How popular are MDP? What are their strengths? weaknesses?

— Kalman Filters vs HMM (Hidden Markov Model):

“In both models, there’s an unobserved state that changes over time according to relatively simple rules, and you get indirect information about that state every so often. In Kalman filters, you assume the unobserved state is Gaussian-ish and it moves continuously according to linear-ish dynamics (depending on which flavor of Kalman filter is being used). In HMMs, you assume the hidden state is one of a few classes, and the movement among these states uses a discrete Markov chain. In my experience, the algorithms are often pretty different for these two cases, but the underlying idea is very similar.” – THISISDAVE


“Some state-of-the-art industrial speech recognition [0] is transitioning from HMM-DNN systems to “CTC” (connectionist temporal classification), i.e., basically LSTMs.

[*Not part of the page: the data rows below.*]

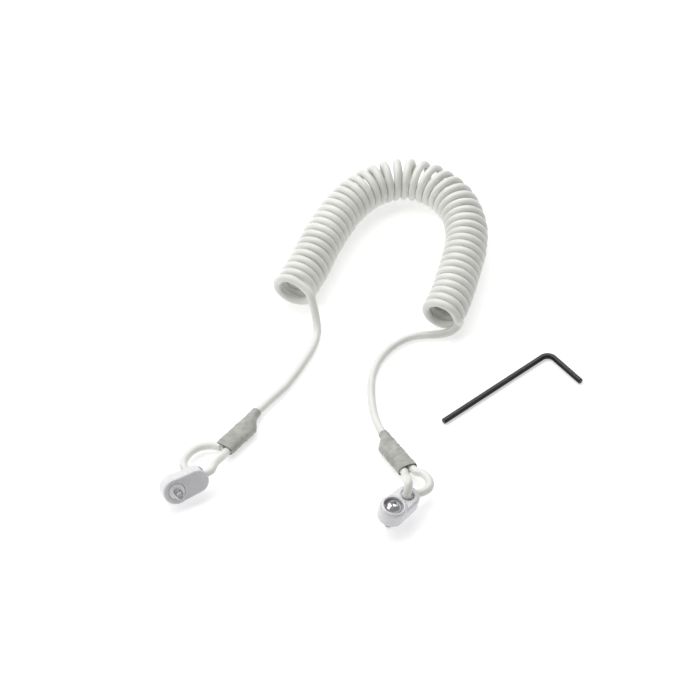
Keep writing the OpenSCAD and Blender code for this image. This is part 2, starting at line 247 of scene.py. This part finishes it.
NORTH = np.array([0, 1.0, 0])
loop_left = ([in_left(9, CABLE_R + 0.1), in_left(4.5, CABLE_R + 0.1), in_left(0, CABLE_R + 0.1),
              (-56.6, -3.4, 2.4), (-61.2, -4.8, 2.7), (-64.6, -8.6, 3.2), (-65.6, -13.4, 4.1),
              in_eye(LEFT_AT, ML, -5, -0.6, 9)]
             + elbow(LEFT_AT, ML, -5, [0, 22, 45, 67, 90])
             + [in_eye(LEFT_AT, ML, -5, 4.8, ELBOW_Z - BEND),
                (-55.9, -18.9, 8.05), (-54.6, -15.2, 7.5), (-52.2, -10, 5)]
             + [in_left(0, -CABLE_R - 0.1), in_left(4.5, -CABLE_R - 0.1), in_left(9, -CABLE_R - 0.1)])
loop_right = ([in_right(9, CABLE_R + 0.1), in_right(4.5, CABLE_R + 0.1), in_right(0, CABLE_R + 0.1),
               (10.4, -19.6, 5.6), (10.8, -23.4, 9.4)]
              + bend(in_eye(RIGHT_AT, MR, -10, -0.6, ELBOW_Z), RIGHT_UP, NORTH, BEND, [70, 45, 22])
              + elbow(RIGHT_AT, MR, -10, [0, 22, 45, 67, 90])
              + [in_eye(RIGHT_AT, MR, -10, 4.8, ELBOW_Z - BEND),
                 (16.5, -25.7, 5.2), (18.1, -24.1, 4.9), (18.7, -22.0, 4.7), (18.2, -19.6, 4.5),
                 (16.4, -17.2, 4.2), (14.2, -16.2, 4)]
              + [in_right(0, -CABLE_R - 0.1), in_right(4.5, -CABLE_R - 0.1), in_right(9, -CABLE_R - 0.1)])

main_line = smooth(tail_left + helix[1:-1] + tail_right, 0.8)
main_line[:, 2] = np.maximum(main_line[:, 2], CABLE_R + 0.01)
loop_left_line = smooth(loop_left[2:], 0.5)
loop_right_line = smooth(loop_right[:-2], 0.5)
dead_left_line = smooth(loop_left[-3:], 0.5)
dead_right_line = smooth(loop_right[:3], 0.5)


def world(p):
    return (np.asarray(p, float) + LAY) * MM


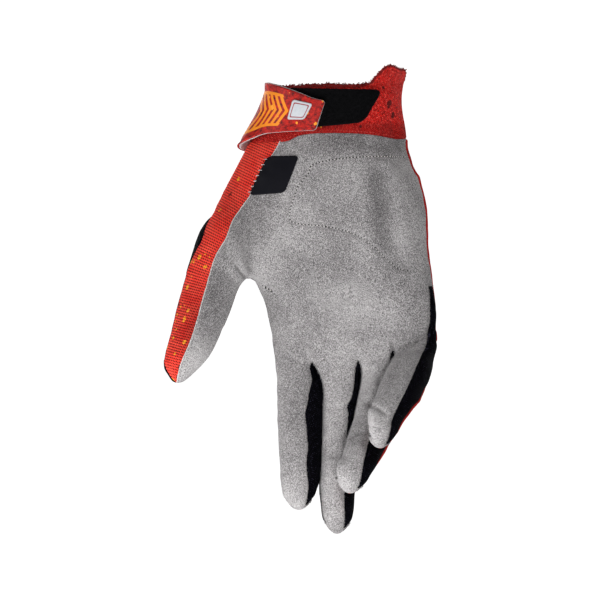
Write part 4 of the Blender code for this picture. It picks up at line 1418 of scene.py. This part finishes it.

Kaldi is working on “nnet3″ which moves to CTC, as well. Speech was one of the places where HMMs were _huge_, so that’s kind of a big deal.” -PRACCU

“HMMs are only a small subset of generative models that offers quite little expressiveness in exchange for efficient learning and inference.” – NEXTOS

“IMO, anything that be done with an HMM can now be done with an RNN. The only advantage that an HMM might have is that training it might be faster using cheaper computational resources. But if you have the $$$ to get yourself a GPU or two, this computational advantage disappears for HMMs.” – SHERJILOZAIR

How about a textbook maybe? There aren’t always easy alternatives out there, sometimes you have to bite the bullet and do the work

If the “motivation-theorem-proof” style appeals to you, find a copy of Finite Markov Chains by Kemeny and Snell. ISBN 0442043287

Do you have an application in mind to help guide suggestions?

As others have said, if you know know probability, start there.

You can find a copy of “Markov Chains and Mixing Times” online, which is good and relatively accessible.